Have you heard about the 1500-meter world championship run in which each of the top four competitors crossed the line faster than the winner of the Olympic men’s final?
Or about the guy who is the most accurate distance shooter in the history of archery?
Or the woman who may win seven medals?
If the answer is no to any or all of these questions, then it means you probably haven’t been paying much attention to the Paralympics, the international competition for disabled athletes that follows the Olympics.
It also means you have something in common with the American sports media.
While NBC is offering more coverage of this year’s Paralympics Games than it did for the London Paralympics in 2012, the absence of reporters and photographers with a U.S. passport is notable. Since Sept. 4, I have been in Rio working with student journalists from the University of Georgia and from Penn State University, where I run the sports journalism program. Our group’s assignment is to supplement coverage of the Games for the Associated Press.
But according to a list provided by the International Paralympic Committee, through Sept. 13, the total number of editorial and photo credentials issued to Americans – this excludes NBC – was 52. Take out the student teams from Penn State and Georgia, plus faculty, and the number drops to 29.
By way of comparison, for the Rio Olympics, more than 400 credentials were issued to U.S. print and photo journalists.
So why does coverage fall off so much for the Paralympics?
Is there really a lack of interest?
One of the few studies to look at the issue in depth, now more than a decade old, found that journalists felt audiences weren’t interested in the Paralympics, that the event was costly to cover, and that they didn’t consider the games to be real sport.

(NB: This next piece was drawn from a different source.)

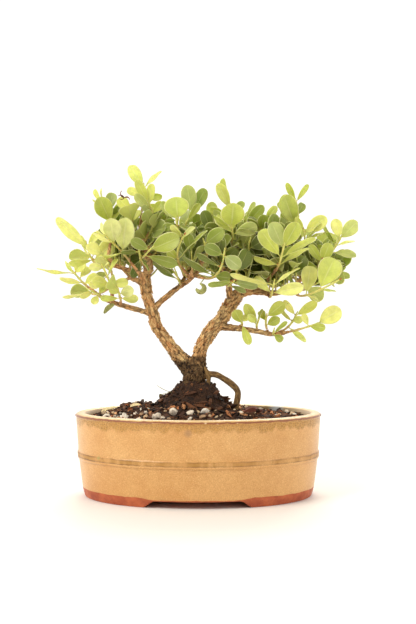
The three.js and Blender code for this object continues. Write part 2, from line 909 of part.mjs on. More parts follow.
function onBlade(leaf, share, across) {
  const width = across * leaf.halfWidth;
  const lift = bladeFold * Math.abs(width) + leaf.arch * leaf.length * share * share;
  return leaf.frame.root
    .clone()
    .addScaledVector(leaf.frame.along, share * leaf.length)
    .addScaledVector(leaf.frame.side, width)
    .addScaledVector(leaf.frame.face, lift);
}

// The forms that a leaf of the rule may take, in order.
function ruledForms(shoot, pair, half, { node, stemAlong, across, depth }, kind, draw) {
  const draws = Array.from({ length: 6 }, draw);
  const [openDraw, turnDraw, rollDraw, lengthDraw, widthDraw, archDraw] = draws;
  const open = degrees(kind.open + leafVariety.open * openDraw);
  const size = shoot.leafLength * kind.size * (1 + leafVariety.size * lengthDraw);
  const ratio = kind.ratio + leafVariety.ratio * widthDraw;
  const turn = shoot.turn + 90 * pair + half + leafVariety.turn * (turnDraw - 0.5);
  const facing = node.clone().sub(crownMiddle).normalize().addScaledVector(stemAlong, lean.along);
  facing.y += node.y < backFrom ? -lean.aside : lean.aside;
  facing.z += lean.up;
  return leafTries.map(([extraTurn, share]) => {
    const angle = degrees(turn + extraTurn);
    const along = stemAlong
      .clone()
      .multiplyScalar(Math.cos(open))
      .addScaledVector(across, Math.sin(open) * Math.cos(angle))
      .addScaledVector(depth, Math.sin(open) * Math.sin(angle));
    along.z += leafLift;
    along.normalize();
    const root = node.clone().addScaledVector(along, rootOffset);
    return {
      frame: leafFrame(root, along, facing, degrees(leafVariety.roll * (rollDraw - 0.5))),
      length: size * share,
      halfWidth: 0.5 * ratio * size * share,
      arch: leafVariety.arch * (archDraw - leafVariety.archMiddle),
      outline: kind.outline,
    };
  });
}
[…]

Certainly, attitudes have changed somewhat – and in some places – since.
The London Paralympics attracted 2.7 million spectators; Britain now has at least 56 accredited print and photo journalists in Rio, according to the IPC list, with substantial coverage back home. The BBC World News has included Paralympic event stories in its morning sports report.
Japan has 122 accredited journalists in Brazil. Germany checks in with 99.
The United States, meanwhile, still lags behind – just as it trails China in the medal count.
Covering what matters
So is the decision not to aggressively cover the Paralympics unwise?
There’s an argument to be made that it is. For one thing, the media isn’t necessarily in tune with what the public wants, or how readers and viewers perceive news events. That was evident this summer, when NBC and other news organizations were called out by consumers as sexist for their coverage of female athletes – particularly the U.S. women’s teams, which won more medals than their male counterparts.
In addition to a possible divergence from its own audience, there’s also the issue of whether the U.S. sports media is concentrating on stories that really matter. At a time of shrinking resources, particularly among newspapers, each decision to cover something means – significantly – that something else will not be covered. Reporters can’t be in two places at once.
Take, for comparison’s sake, the accusations that New England Patriots quarterback Tom Brady cheated during the AFC championship in January 2015, a scandal and legal tangle known as Deflategate that ultimately resulted in a four-game suspension for Brady this season.
A search of the word “Deflategate” in the Access World News database for U.S. news sources turns up 6,823 mentions in the last year alone. Do the same for “Paralympic” and you get 3,832 mentions, many of which seem to be TV schedules or passing references in Olympic stories.
Meanwhile, after all the hysteria surrounding Brady, it turns out that New England won its first game on the road Sept. 11 against a tough Arizona team. After all that coverage, the Patriots didn’t even need their superstar to win. Was his case worth the resources media poured into it?
Averse to advocacy?
As someone who spent nearly 25 years in daily journalism before becoming an academic, I can say that, in my experience, reporters are generally loathe to advance an agenda, regardless of how noble it is. The Paralympic movement does have one: promoting awareness of disabilities to make life easier for those who have them.
And yes, there’s something in reporting culture that also finds inspiring stories a bit grating after a while. Certainly the Paralympics is full of them.
But many stories aren’t uplifting, like the one about a Belgian wheelchair racer who is prepared to end her life when her constant physical pain becomes unbearable.
Then there are the stories that are simply amazing. On Sept. 14, Iran’s Siamand Rahman became the first Paralympian to powerlift – that is, bench press – more than 300 kilograms. His winning lift was 305 kilograms (about 672 pounds), which, according to IPC press materials, is the equivalent of two baby elephants.
So perhaps it’s time for the U.S. media to pay more attention to this festival, the world’s third-largest sporting event behind the Olympics and World Cup.
Craig Spence, spokesman for the International Paralympic Committee told me as much in a brief interview on the topic of American journalists.
“Maybe they’ll one day come to realize that it’s not just fantastic sport,” he said, “but sport that changes the world.”